The Meeting is next Sunday, Jan 24. Following the Divine Liturgy next Sunday, grab a cup of coffee downstairs and come up to the nave for the meeting. Minutes from past annual meetings show we can expect an attendance that is well below our capacity under current restrictions. So, the meeting will be in person and also on zoom. A zoom invite will be emailed to all this week. Members attending the annual parish meeting by zoom and not in person will be able to vote and make comments on zoom. How to do that will be explained when the time comes.

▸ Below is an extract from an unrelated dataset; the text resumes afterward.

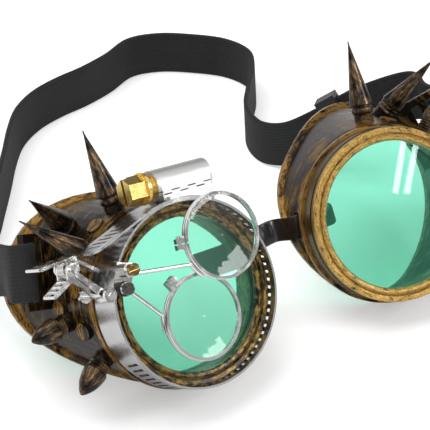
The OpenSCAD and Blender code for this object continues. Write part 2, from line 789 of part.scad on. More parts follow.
module lower_pivot_screw() { color("#3a3a3a") pivot_screw(lower_pivot, lower_plane); }

// Arm: an eye round the stub and a wire that bends to lie along the loupe's rim. It meets the
// rim at an angle round the loupe and leaves the eye at a drop from the pivot.
eye_r = 2;
wrap = 22;
wrap_r = loupe_r + arm_r + 0.02;
module arm(pivot, centre, plane, meets, drop) {
    bend = centre + polar(wrap_r, meets);
    way = unit(bend - pivot);
    start = pivot + 1.2 * way + drop * [-way[1], way[0]];
    run = bend - start;
    on_cup(-1)
        translate([0, 0, plane])
            difference() {
                union() {
                    translate(pivot) cylinder(r = eye_r, h = eye_t, center = true);
                    translate(start)
                        rotate([0, 0, atan2(run[1], run[0])])
                            rotate([0, 90, 0])
                                cylinder(r = arm_r, h = norm(run), $fn = 32);
                    translate(bend) sphere(r = 1.15 * arm_r, $fn = 32);
                    translate(centre)
                        rotate([0, 0, meets - wrap])
                            rotate_extrude(angle = wrap)
                                translate([wrap_r, 0]) circle(r = arm_r, $fn = 32);
                }
                translate(pivot) cylinder(r = stub_r + joint_gap, h = 5, center = true);
            }
}
module upper_arm() { color("#c8c8c8") arm(upper_pivot, upper_centre, upper_plane, -20, 1.2); }
module lower_arm() { color("#c8c8c8") arm(lower_pivot, lower_centre, lower_plane, 21, 0); }

// Loupe rim: a thin ring with a groove inside for the lens and a shallow one outside, split
// between two lugs that a lock screw draws together
loupe_lens_r = loupe_r - 0.7;
upper_lock_turn = 8;
lower_lock_turn = 61;
lock_side = 3.4;
lock_split = 0.35;
lock_r = 0.5;
lock_at = loupe_r + 1.5;
module loupe_rim(centre, plane, lock_turn) {
    wire = loupe_rim_w / 2;
    bore_r = loupe_r - 1.1;
    half = [
        [loupe_lens_r, wire - 0.5], [bore_r, wire - 0.5], [bore_r, wire], [loupe_r - 0.2, wire],
        [loupe_r, wire - 0.25], [loupe_r, 0.3]
    ];
    other_half = [for (k = [len(half) - 1 : -1 : 0]) [half[k][0], -half[k][1]]];
    lug_w = 2 * wire - 0.4;
    on_cup(-1)
        translate([centre[0], centre[1], plane])
            difference() {
                union() {
                    rotate_extrude() polygon(concat(half, [[loupe_r - 0.3, 0]], other_half));
                    rotate([0, 0, lock_turn])
                        translate([loupe_r - 0.45, -lock_side / 2, -lug_w / 2]) cube([lock_side, lock_side, lug_w]);
                }
                rotate([0, 0, lock_turn]) {
                    translate([loupe_r - 2, -lock_split / 2, -2 * wire]) cube([lock_side + 3, lock_split, 4 * wire]);
                    translate([lock_at, 0, 0]) rotate([90, 0, 0]) cylinder(r = lock_r, h = lock_side + 2, center = true);
                }
            }
}
module upper_rim() { color("#d6d6d6") loupe_rim(upper_centre, upper_plane, upper_lock_turn); }
module lower_rim() { color("#d6d6d6") loupe_rim(lower_centre, lower_plane, lower_lock_turn); }

module loupe_lens(centre, plane) {
    bulge = loupe_rim_w / 2 - 0.1;
    edge = loupe_rim_w / 2 - 0.6;
    steps = 8;
    front = [for (k = [0 : steps]) [loupe_lens_r * k / steps, edge + (bulge - edge) * (1 - pow(k / steps, 2))]];
    back = [for (k = [steps : -1 : 0]) [front[k][0], -front[k][1]]];
    on_cup(-1)
        translate([centre[0], centre[1], plane])
            rotate_extrude() polygon(concat(front, back));
}
module upper_loupe_lens() { color("#dff0ec") loupe_lens(upper_centre, upper_plane); }
module lower_loupe_lens() { color("#dff0ec") loupe_lens(lower_centre, lower_plane); }

// Lock screw through both lugs of a rim, with a slotted head
module lock_screw(centre, plane, lock_turn) {
    on_cup(-1)
        translate([centre[0], centre[1], plane])
            rotate([0, 0, lock_turn])
                translate([lock_at, 0, 0])
                    rotate([-90, 0, 0]) {
                        translate([0, 0, -lock_side / 2]) cylinder(r = lock_r, h = lock_side);
                        translate([0, 0, lock_side / 2])
                            difference() {
                                cylinder(r = 0.95, h = 0.7);
                                translate([-2, -0.15, 0.4]) cube([4, 0.3, 1]);
                            }
                    }
}
module upper_lock_screw() { color("#b0b0b0") lock_screw(upper_centre, upper_plane, upper_lock_turn); }
module lower_lock_screw() { color("#b0b0b0") lock_screw(lower_centre, lower_plane, lower_lock_turn); }

left_cup();
right_cup();
left_gasket();
right_gasket();
left_lens();
right_lens();
left_ring();
right_ring();
left_horns();
right_horns();
left_bullets();
right_bullets();
bridge_strap();
bridge_studs();
head_strap();
strap_slider();
clamp_band();
clamp_housing();
worm_screw();
clip_body();
clip_pin();
clip_spring();
clip_lever();
clip_rod();
clip_pads();
knuckle_blocks();
upper_pivot_screw();
lower_pivot_screw();
upper_arm();
upper_rim();
upper_loupe_lens();
upper_lock_screw();
lower_arm();
lower_rim();
lower_loupe_lens();
lower_lock_screw();
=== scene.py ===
"""Steampunk goggles on a white table: two horned cups, a hose clamp and a clip-on double loupe."""
import math

import bmesh
import bpy
from mathutils import Matrix, Vector


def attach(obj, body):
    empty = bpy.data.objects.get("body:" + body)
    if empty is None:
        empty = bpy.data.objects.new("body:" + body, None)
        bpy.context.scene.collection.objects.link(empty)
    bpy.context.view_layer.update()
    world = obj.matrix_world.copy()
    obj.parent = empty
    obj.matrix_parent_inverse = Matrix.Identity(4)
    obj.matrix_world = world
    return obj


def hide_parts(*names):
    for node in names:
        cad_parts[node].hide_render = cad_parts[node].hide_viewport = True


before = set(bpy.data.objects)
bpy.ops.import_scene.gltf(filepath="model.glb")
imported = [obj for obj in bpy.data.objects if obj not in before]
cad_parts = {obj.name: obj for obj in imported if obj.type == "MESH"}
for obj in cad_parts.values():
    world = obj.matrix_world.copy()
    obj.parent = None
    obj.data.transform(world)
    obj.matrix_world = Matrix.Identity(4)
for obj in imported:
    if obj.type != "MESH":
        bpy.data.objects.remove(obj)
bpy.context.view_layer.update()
MM = 0.001

# Viewpoint. A long lens looks down at the goggles from the front left and leans a little to
# one side. The far cup and the back of the strap run out of the picture.
VIEW_FROM = Vector((-243.2, -480.6, 364.0)) * MM
VIEW_AZIMUTH = math.radians(-28.49)
VIEW_DOWN = math.radians(33.91)
VIEW_ROLL = math.radians(-3.44)
FOCAL_MM = 150.7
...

If you wish to attend the parish annual meeting in person, and are not on the ‘rotation’ for next Sunday, let Fr Paul know so that arrangements can be made.
Nominations for 2021 Parish Council may be submitted to Caleb Tkach. We also will need nominations for a delegate for the Diocesan Assembly held the first week of October. The All American Council that was due to be held this summer has been postponed until the following summer in 2022.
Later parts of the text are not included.